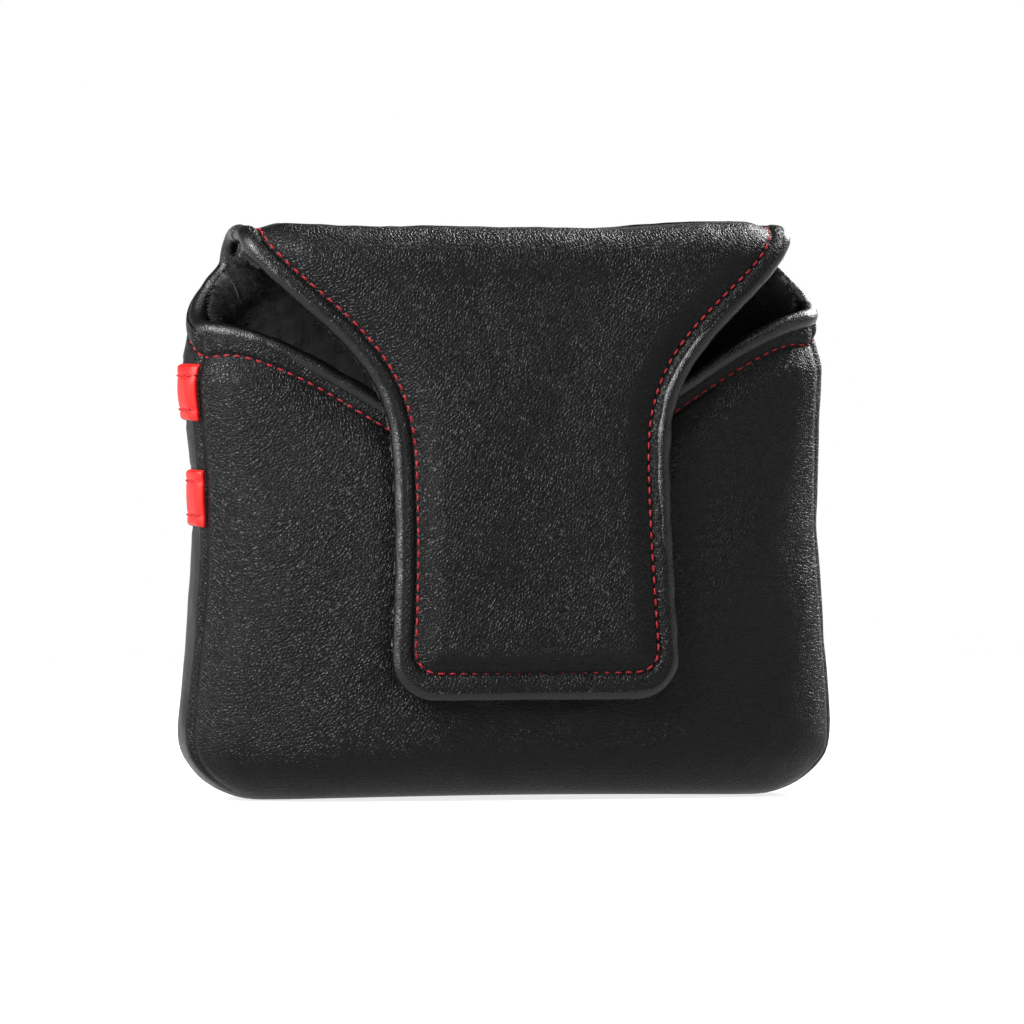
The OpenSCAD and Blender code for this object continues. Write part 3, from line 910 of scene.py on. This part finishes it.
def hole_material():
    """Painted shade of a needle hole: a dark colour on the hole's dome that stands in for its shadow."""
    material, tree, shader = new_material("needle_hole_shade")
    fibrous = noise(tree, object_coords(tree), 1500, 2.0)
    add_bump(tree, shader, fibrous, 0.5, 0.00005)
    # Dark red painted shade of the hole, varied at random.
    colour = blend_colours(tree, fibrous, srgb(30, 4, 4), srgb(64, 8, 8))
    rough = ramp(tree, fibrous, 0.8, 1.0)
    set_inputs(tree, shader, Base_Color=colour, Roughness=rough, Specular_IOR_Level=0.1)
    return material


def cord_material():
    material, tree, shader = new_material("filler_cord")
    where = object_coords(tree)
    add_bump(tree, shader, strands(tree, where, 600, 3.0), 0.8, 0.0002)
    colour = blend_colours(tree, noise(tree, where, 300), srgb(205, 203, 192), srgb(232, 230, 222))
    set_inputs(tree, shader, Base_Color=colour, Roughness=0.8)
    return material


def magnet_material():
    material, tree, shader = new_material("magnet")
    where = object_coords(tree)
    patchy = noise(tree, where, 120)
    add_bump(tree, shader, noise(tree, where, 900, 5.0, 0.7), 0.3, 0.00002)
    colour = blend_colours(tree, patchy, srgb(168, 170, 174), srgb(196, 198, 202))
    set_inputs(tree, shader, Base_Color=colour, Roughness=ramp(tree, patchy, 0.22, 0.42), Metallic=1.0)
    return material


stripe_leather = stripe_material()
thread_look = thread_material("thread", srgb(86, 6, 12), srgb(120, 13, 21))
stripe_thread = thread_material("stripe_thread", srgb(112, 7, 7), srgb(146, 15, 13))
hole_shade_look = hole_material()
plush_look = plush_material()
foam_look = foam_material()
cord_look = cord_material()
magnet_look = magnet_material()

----

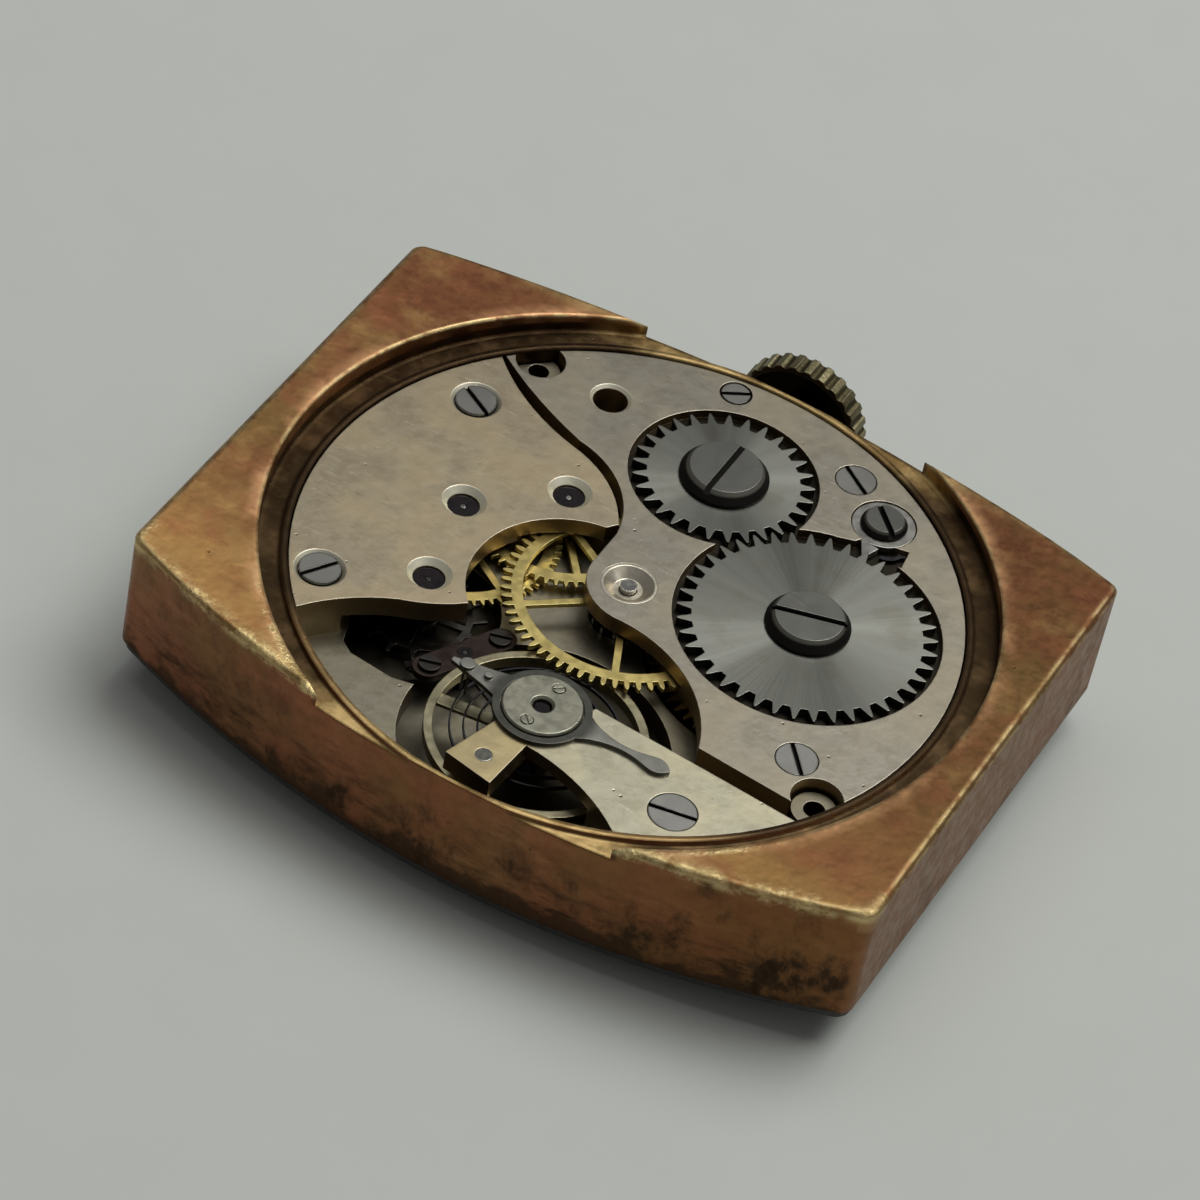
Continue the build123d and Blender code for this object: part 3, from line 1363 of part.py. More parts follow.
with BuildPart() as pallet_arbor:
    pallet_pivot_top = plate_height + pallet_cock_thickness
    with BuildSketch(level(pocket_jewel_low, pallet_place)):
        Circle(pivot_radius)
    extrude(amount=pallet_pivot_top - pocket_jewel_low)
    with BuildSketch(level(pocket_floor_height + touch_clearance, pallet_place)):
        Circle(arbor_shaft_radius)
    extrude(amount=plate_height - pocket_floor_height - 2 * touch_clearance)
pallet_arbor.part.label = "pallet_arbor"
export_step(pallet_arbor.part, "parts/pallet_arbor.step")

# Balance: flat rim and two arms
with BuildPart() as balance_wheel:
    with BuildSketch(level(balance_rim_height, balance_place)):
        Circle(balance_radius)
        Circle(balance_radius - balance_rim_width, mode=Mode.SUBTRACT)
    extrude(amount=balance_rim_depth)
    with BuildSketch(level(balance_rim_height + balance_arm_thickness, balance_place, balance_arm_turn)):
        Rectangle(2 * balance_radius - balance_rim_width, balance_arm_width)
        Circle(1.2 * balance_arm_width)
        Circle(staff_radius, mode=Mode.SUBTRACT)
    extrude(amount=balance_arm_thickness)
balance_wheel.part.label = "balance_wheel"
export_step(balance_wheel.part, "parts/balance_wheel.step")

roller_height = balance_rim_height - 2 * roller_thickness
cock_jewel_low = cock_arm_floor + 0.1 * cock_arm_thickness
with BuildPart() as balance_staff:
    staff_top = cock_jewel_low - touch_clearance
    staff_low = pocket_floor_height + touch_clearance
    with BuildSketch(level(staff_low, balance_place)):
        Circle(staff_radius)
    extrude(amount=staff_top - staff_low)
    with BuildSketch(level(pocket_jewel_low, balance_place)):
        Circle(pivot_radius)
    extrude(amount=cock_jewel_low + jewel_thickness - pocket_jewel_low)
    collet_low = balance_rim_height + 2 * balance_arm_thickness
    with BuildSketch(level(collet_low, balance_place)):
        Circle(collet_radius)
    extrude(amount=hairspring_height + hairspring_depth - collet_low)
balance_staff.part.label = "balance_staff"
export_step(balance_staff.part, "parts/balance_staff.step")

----

WORK REQUIRED> Only lines with the string "Blender" belong in your answer; copy each one.

EXPECTED ANSWER>
The OpenSCAD and Blender code for this object continues. Write part 3, from line 910 of scene.py on. This part finishes it.
Continue the build123d and Blender code for this object: part 3, from line 1363 of part.py. More parts follow.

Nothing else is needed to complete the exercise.